## Your goal
Please copy the lines below exactly, from the first one through the line showing "const WHITE = 0xf1f0ee;".

## Data
## start

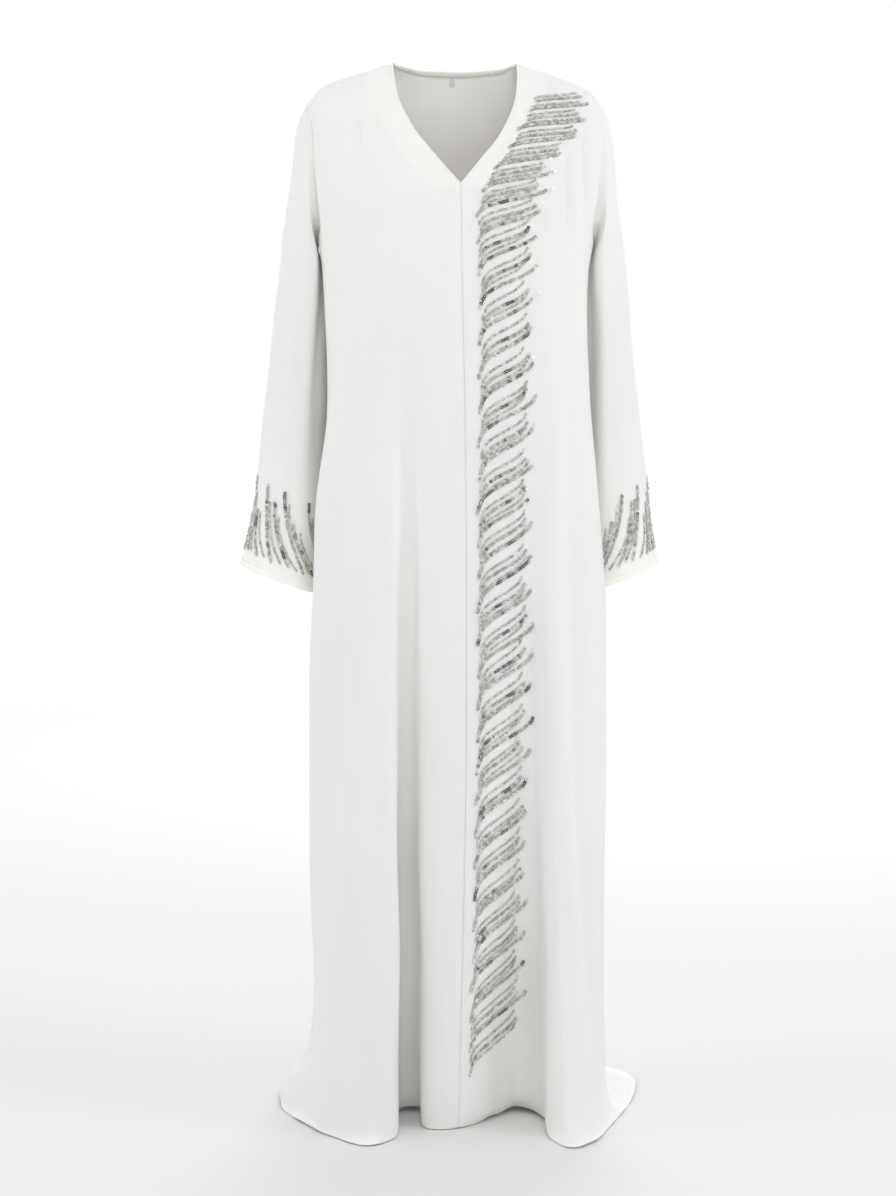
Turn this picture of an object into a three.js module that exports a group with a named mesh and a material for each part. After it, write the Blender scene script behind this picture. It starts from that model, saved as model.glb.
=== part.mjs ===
// A full-length closed abaya in white crepe, in the hollow shape that it keeps when it is worn.
// Millimetres, +Z up, +X to the wearer's left, the front facing -Y. The origin is midway between the
// two neck points of the shoulder seams, where the wearer's shoulders carry the garment.
import * as THREE from "three";

// Cloth and seams
const CLOTH = 2; // wall of the cloth
const SEAM_GAP = 0.3; // between neighbouring pieces
const LONGEST_MITRE = 2; // most that a seam's wall leans out, in walls
const WHITE = 0xf1f0ee;

// Heights, all below the neck points
const FLOOR = -1358;
const BUST = -270;
const WAIST = -430;
const HIP = -620;
const KNEE = -960;
const ANKLE = -1290;

// Shoulders and neck
const NECK_HALF = 80; // centre to neck point
const NECK_POINT_Y = 3;
const BACK_NECK = { y: 46, z: -7 }; // middle of the back neckline
const SHOULDER_ROLL = 0.36; // share of the shoulder's fall that comes at its very end, over the arm
const DOME = 0.8; // below 1, the cloth turns down over the shoulder more squarely
const ARMHOLE_REACH = { front: 1.5, back: 2.5 }; // above 1, its depth shapes only the cloth near it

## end

## Expected answer
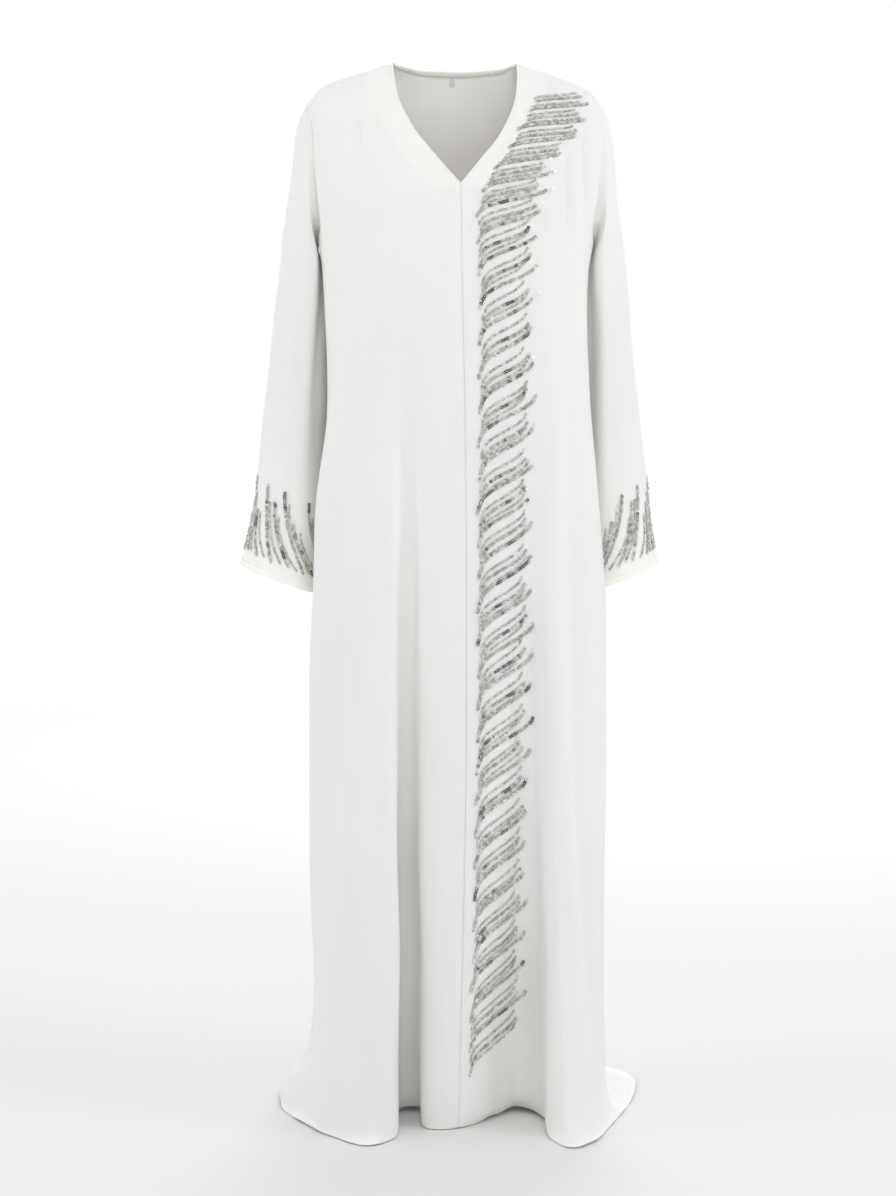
Turn this picture of an object into a three.js module that exports a group with a named mesh and a material for each part. After it, write the Blender scene script behind this picture. It starts from that model, saved as model.glb.
=== part.mjs ===
// A full-length closed abaya in white crepe, in the hollow shape that it keeps when it is worn.
// Millimetres, +Z up, +X to the wearer's left, the front facing -Y. The origin is midway between the
// two neck points of the shoulder seams, where the wearer's shoulders carry the garment.
import * as THREE from "three";

// Cloth and seams
const CLOTH = 2; // wall of the cloth
const SEAM_GAP = 0.3; // between neighbouring pieces
const LONGEST_MITRE = 2; // most that a seam's wall leans out, in walls
const WHITE = 0xf1f0ee;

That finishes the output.